An Interview with Bill Werde of Full Rate No Cap

“I’ve always been kind of obsessed with what’s next,” Bill Werde told me, when I asked about his career choices and why he’s become a particularly trusted music industry reporter on the current state of the music industry and its often-uncomfortable relationship with technology. Werde reports both as a freelancer and with his buzzy industry newsletter, Full Rate No Cap. (Side note: if you are not a FRNC subscriber, stop reading and go do that now.) A former editor of Billboard, Werde directs the top-rated, undergraduate Bandier music business program at Syracuse University, and also co-directs the Audio Arts graduate program there.

Werde got a lot of attention when he examined Spotify’s assertion that 60,000 songs are uploaded to its platform every day — a metric widely shared in the press and on social media after the company’s “Stream On” event. Based on changes in Spotify’s own reported total track numbers, Werde’s math brings the daily total to more like 23K. Still a lot — but about a third of the widely-shared claim. The next edition of the newsletter went further, claiming these “track” numbers include multiple versions of the same song — e.g. remixes, radio edits, clean versions — as well as nature and meditation sounds that aren’t necessarily music at all. 

One industry source suggested to Werde that Spotify fields 60K uploads per day but is netting 23K due to takedowns - meaning 37K tracks are taken down every day - which he rightly said would be “insane.” (And perhaps an even bigger story?) The truth about this statistic is still awaiting Spotify’s comment. 

Music Business Worldwide covered Werde’s claim, adding that nearly 80% of the artists releasing music on Spotify have fewer than 50 followers on the platform.
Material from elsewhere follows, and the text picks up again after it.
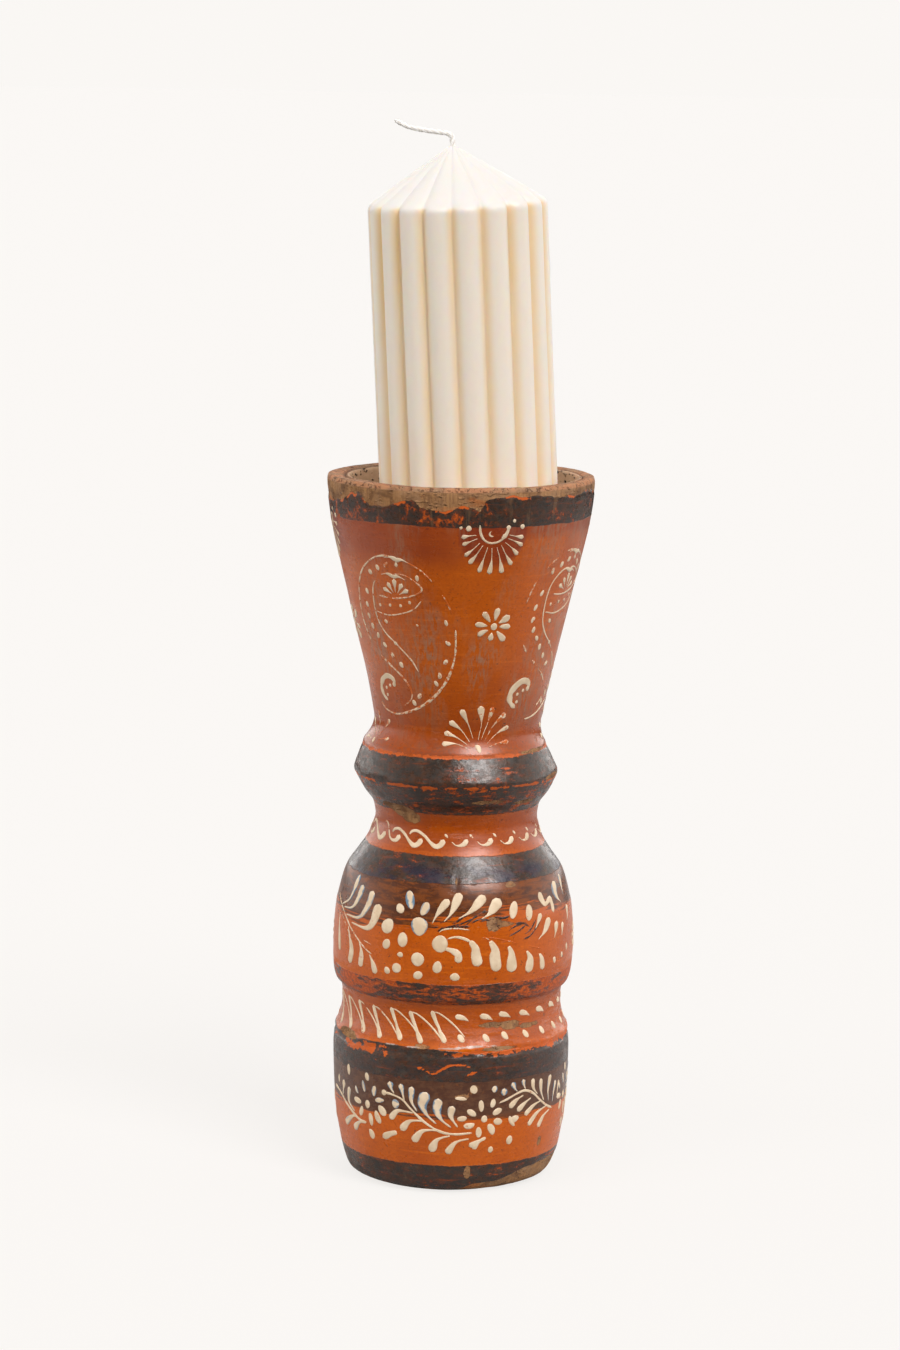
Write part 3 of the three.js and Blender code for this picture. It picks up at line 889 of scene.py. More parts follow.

This brings the number of tracks released by artists with any sort of audience daily to 5000, and if we assume each artist is uploading five tracks, that means musicians are competing with 1000 – at most – other acts for attention on a given day. And it’s likely much smaller, because that number still includes all the remixes, regional duplicates, rain sounds, guided meditations, etc., mentioned above.

Songtrust sat down with Werde to talk about this statistic, where the business has been, where it may be going, and why the only way forward is for the business to do what is best for artists.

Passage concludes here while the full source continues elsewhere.